→ Goal of the exercise
Reproduce all of the material exactly as shown.

→ Source material
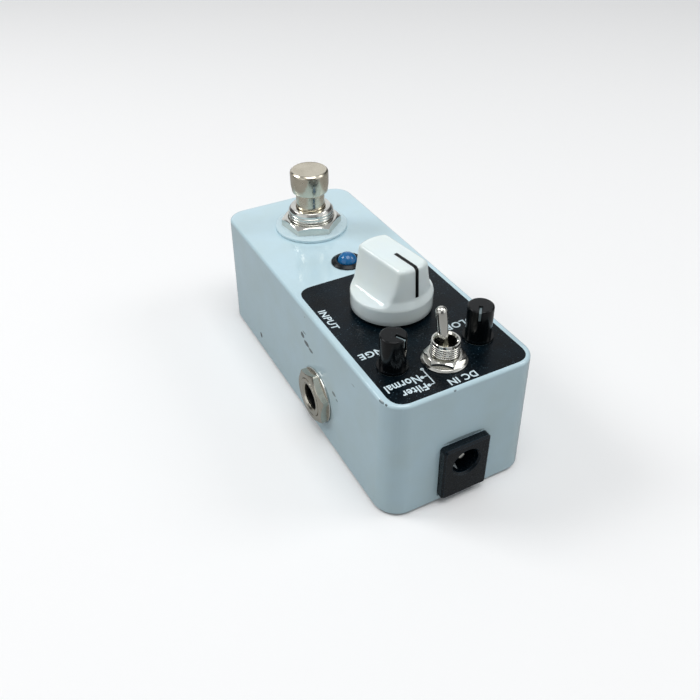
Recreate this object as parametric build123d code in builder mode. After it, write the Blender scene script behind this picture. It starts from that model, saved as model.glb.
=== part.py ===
from build123d import *
import math
import os

# A small die-cast effects pedal for guitar: one foot switch, one large knob, two small knobs,
# a two-way toggle, a jack on each side and a power inlet on the end.
# Millimetres. +X is the side of the input jack, +Y is the end with the power inlet, +Z is up.
# The origin is the centre of the face that the rubber pad stands on.

os.makedirs("parts", exist_ok=True)

# ---------------------------------------------------------------- driving dimensions
# Case
PAD_T = 0.8
BODY_L = 93.5
BODY_W = 38.2
BODY_H = 31.4
DRAFT = 0.72  # how much each wall leans in over the height of the case
CORNER_R = 5.9
EDGE_R = 0.8
WALL = 1.9
ROOF_T = 2.2
RIM_T = 1.0
PLATE_T = 1.6
GAP = 0.05  # running clearance on radius, and the fit of the base plate
HOLE_GAP = 0.1  # clearance of each hole in the case round what stands in it
FLOOR_T = 1.6  # floor of each potentiometer and of the toggle's body
MOUTH_CHAMFER = 0.35

# Base fasteners
BOSS_X = 14.4
BOSS_Y = 42.0
BOSS_R = 3.2
SCREW_R = 1.5
SCREW_LEN = 10.0
SCREW_HEAD_R = 2.7
SCREW_HEAD_H = 1.4
CROSS_LEN = 3.0
CROSS_W = 0.6
CROSS_DEPTH = 0.9

# Rubber pad
PAD_L = 76.0
PAD_W = 31.0
PAD_CORNER_R = 4.0

# Circuit board
BOARD_Z = 21.6
BOARD_T = 1.6
BOARD_HALF_W = 15.5
BOARD_Y_MIN = -13.0
BOARD_Y_STEP = 37.8
BOARD_Y_MAX = 43.6
BOARD_NECK_HALF_W = 10.0
PIN_R = 0.4
PIN_HOLE_R = 0.55
PIN_DROP = 1.0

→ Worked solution
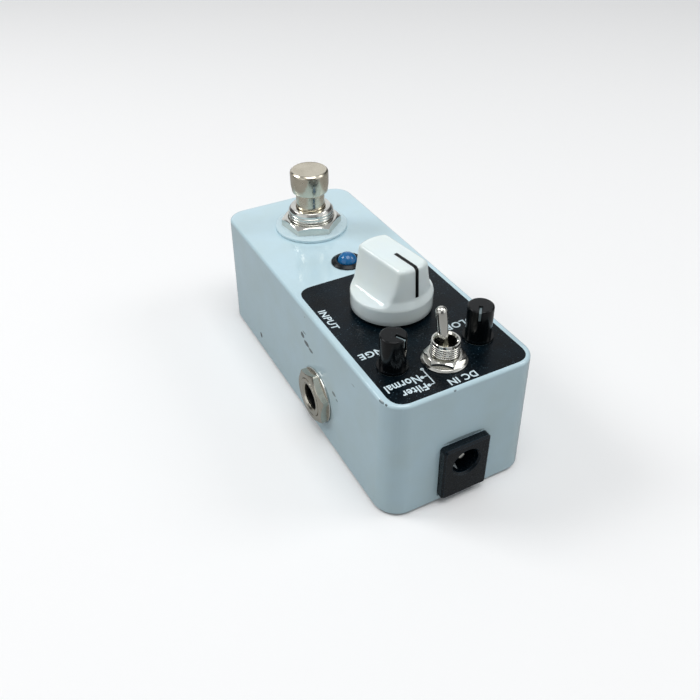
Recreate this object as parametric build123d code in builder mode. After it, write the Blender scene script behind this picture. It starts from that model, saved as model.glb.
=== part.py ===
from build123d import *
import math
import os

# A small die-cast effects pedal for guitar: one foot switch, one large knob, two small knobs,
# a two-way toggle, a jack on each side and a power inlet on the end.
# Millimetres. +X is the side of the input jack, +Y is the end with the power inlet, +Z is up.
# The origin is the centre of the face that the rubber pad stands on.

os.makedirs("parts", exist_ok=True)

# ---------------------------------------------------------------- driving dimensions
# Case
PAD_T = 0.8
BODY_L = 93.5
BODY_W = 38.2
BODY_H = 31.4
DRAFT = 0.72  # how much each wall leans in over the height of the case
CORNER_R = 5.9
EDGE_R = 0.8
WALL = 1.9
ROOF_T = 2.2
RIM_T = 1.0
PLATE_T = 1.6
GAP = 0.05  # running clearance on radius, and the fit of the base plate
HOLE_GAP = 0.1  # clearance of each hole in the case round what stands in it
FLOOR_T = 1.6  # floor of each potentiometer and of the toggle's body
MOUTH_CHAMFER = 0.35

# Base fasteners
BOSS_X = 14.4
BOSS_Y = 42.0
BOSS_R = 3.2
SCREW_R = 1.5
SCREW_LEN = 10.0
SCREW_HEAD_R = 2.7
SCREW_HEAD_H = 1.4
CROSS_LEN = 3.0
CROSS_W = 0.6
CROSS_DEPTH = 0.9

# Rubber pad
PAD_L = 76.0
PAD_W = 31.0
PAD_CORNER_R = 4.0

# Circuit board
BOARD_Z = 21.6
BOARD_T = 1.6
BOARD_HALF_W = 15.5
BOARD_Y_MIN = -13.0
BOARD_Y_STEP = 37.8
BOARD_Y_MAX = 43.6
BOARD_NECK_HALF_W = 10.0
PIN_R = 0.4
PIN_HOLE_R = 0.55
PIN_DROP = 1.0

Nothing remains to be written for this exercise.